Kitces: How the 4% rule has held up since 2000 & 2008

I know this may seem to be an obvious question. When the author states subsequent years are increased by an inflation rate what measure is he using for this study, I don't see it cited. Is it CPI, PPI or something else? I used an annual increase of 2% but based on 7 years of personal spending in semi-ER even 2% a year is too generous for me. 1.2 percent a year is my 7 year running average.
 
I know this may seem to be an obvious question. When the author states subsequent years are increased by an inflation rate what measure is he using for this study, I don't see it cited. Is it CPI, PPI or something else? I used an annual increase of 2% but based on 7 years of personal spending in semi-ER even 2% a year is too generous for me. 1.2 percent a year is my 7 year running average.
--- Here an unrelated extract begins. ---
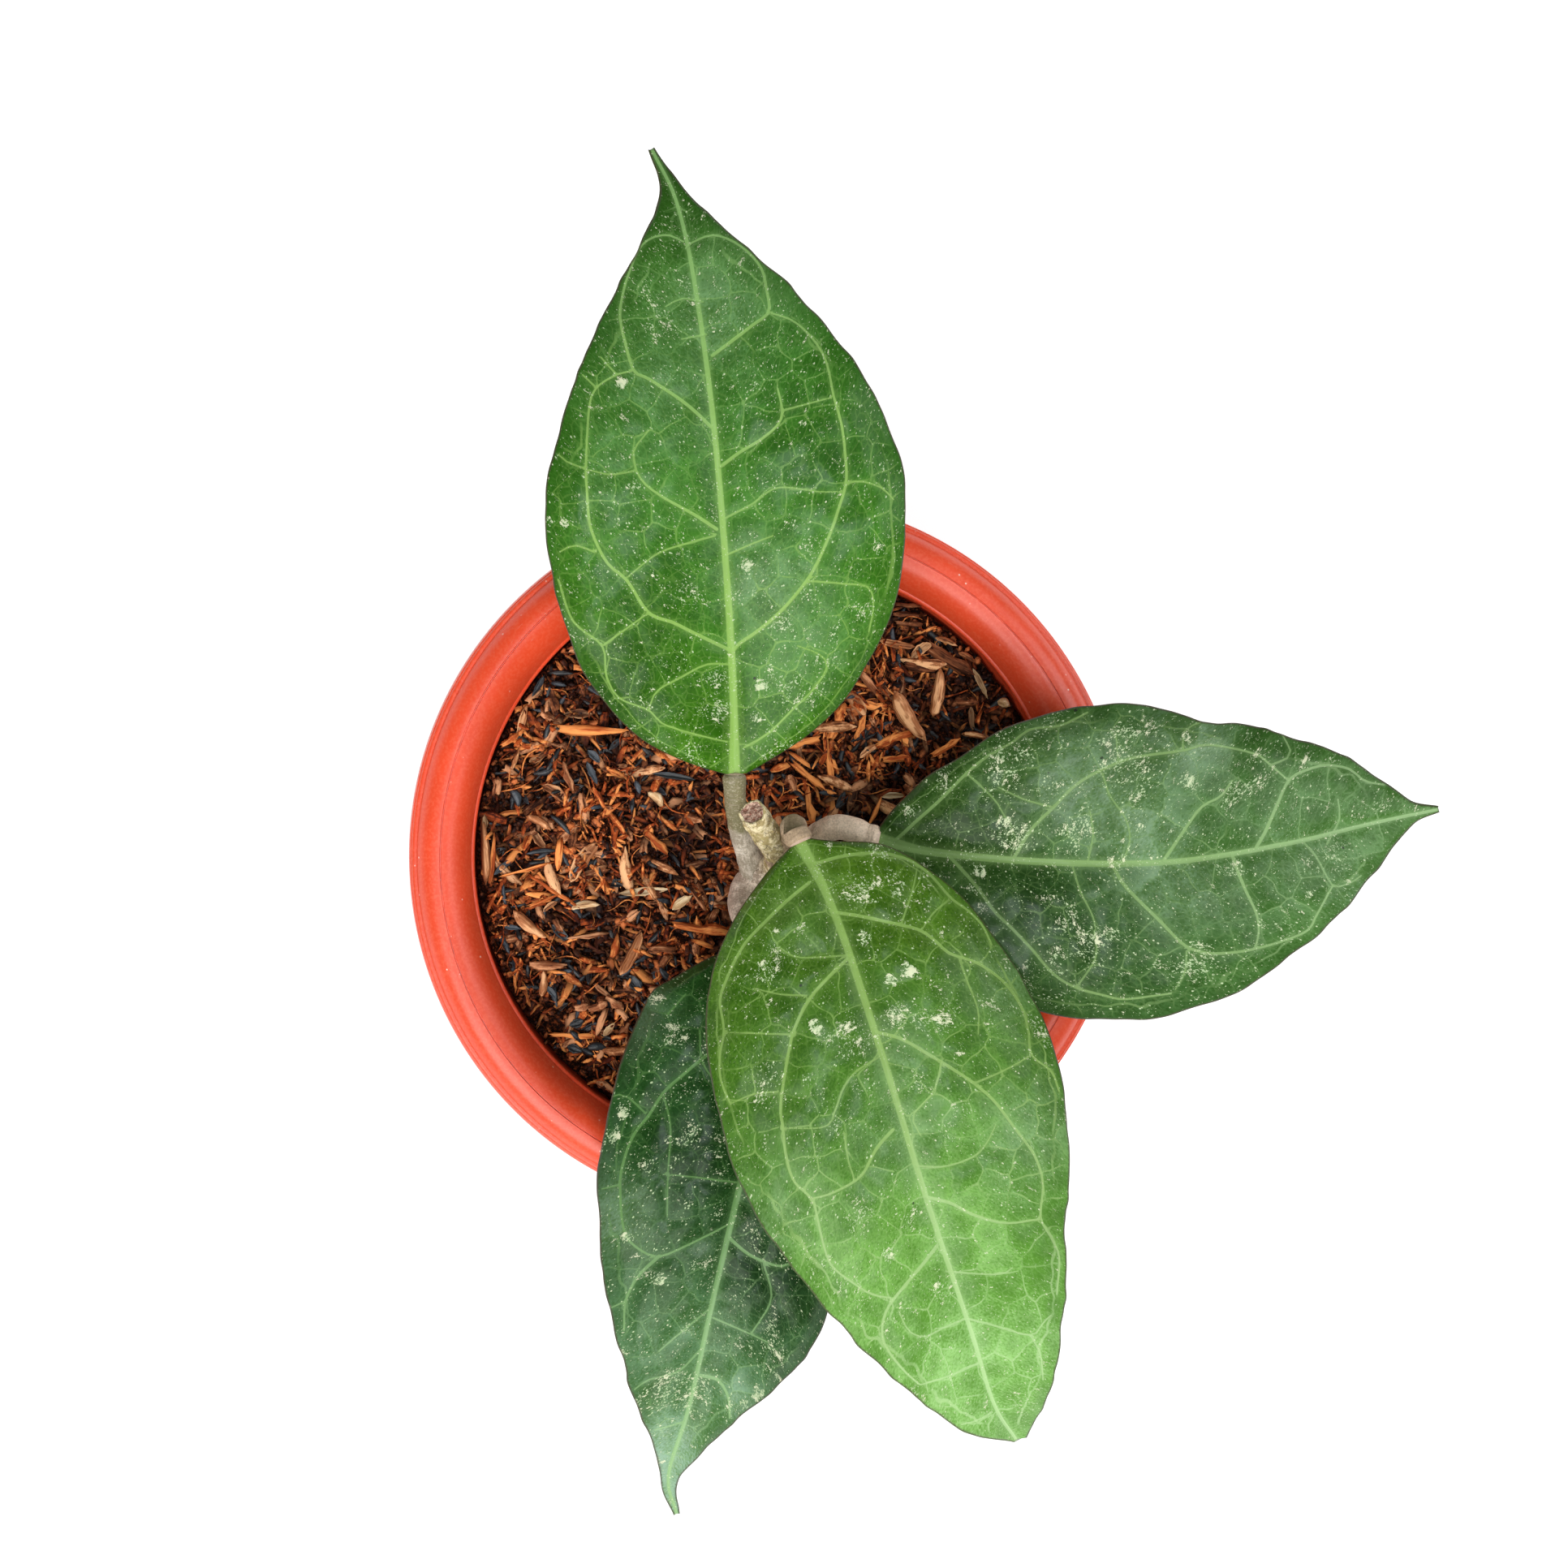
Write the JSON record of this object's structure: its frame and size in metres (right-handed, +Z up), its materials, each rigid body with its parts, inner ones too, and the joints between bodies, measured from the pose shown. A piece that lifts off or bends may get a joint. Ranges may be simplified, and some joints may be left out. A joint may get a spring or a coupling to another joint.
{
  "type": "potted hoya plant",
  "caption": "Young hoya with thick, waxy, oval pointed leaves on a short woody vine, rooted in bark and husk mix in a round plastic nursery pot with a broad rolled rim.",
  "frame": {"origin": "centre of the pot's flat foot, on the ground", "axes": "+Z up along the pot's axis; +Y along the back leaf; +X along the right leaf"},
  "size_m": [0.1614, 0.2148, 0.1386],
  "materials": {
    "pot_plastic": "satin red-orange moulded plastic with light scuffs",
    "potting_mix": "loose dark mix of coir chips, rice husks, charred husks and bark",
    "vine_bark": "pale flaky bark over a pinkish brown cut face",
    "petiole_skin": "smooth taupe to olive skin",
    "leaf_mid_green": "waxy mid green blade with pale veins and silvery flecks",
    "leaf_dark_green": "waxy dark green blade with pale veins and silvery flecks",
    "leaf_bright_green": "waxy bright green blade with pale veins and silvery flecks",
    "leaf_deep_green": "waxy deep teal green blade with pale veins and silvery flecks"
  },
  "bodies": {
    "root": {"pot": "pot_plastic", "potting_mix": "potting_mix", "vine_stem": "vine_bark", "petiole_back": "petiole_skin", "petiole_right": "petiole_skin", "petiole_front": "petiole_skin", "petiole_low": "petiole_skin", "leaf_back": "leaf_mid_green", "leaf_right": "leaf_dark_green", "leaf_front": "leaf_bright_green", "leaf_low": "leaf_deep_green"}
  },
  "joints": []
}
Most articles I've read use CPI-U. As others have noted, one's personal inflation rate is going to deviate from that. For me at least, if following this sort of withdrawal methodology, I'd use my personal inflation rate rather than published inflation rates. For backtesting, since I'm not yet retired and I've not tracked personal inflation, I also use CPI-U.
 
You didn't ask me per se, but yes. Why? Because this isn't an unchangable path. You can drive failure modes to zero by modifying any number of things including spending, withdrawals, asset allocations, etc., in the already unlikely event that it becomes necessary. That's just me, and I don't plan to 100% by FIRECalc or anything else anyway... for now!

+1. Plans are not static. My plan B and plan C lifestyles would still be quite comfortable and enjoyable. In fact i may move to plan B because its looking more enjoyable than plan A. It gets down to about plan G (building a sod house out on the prairie) when things get dicey.
Non market disasters are more likely to derail a 4% WR life. YMMV.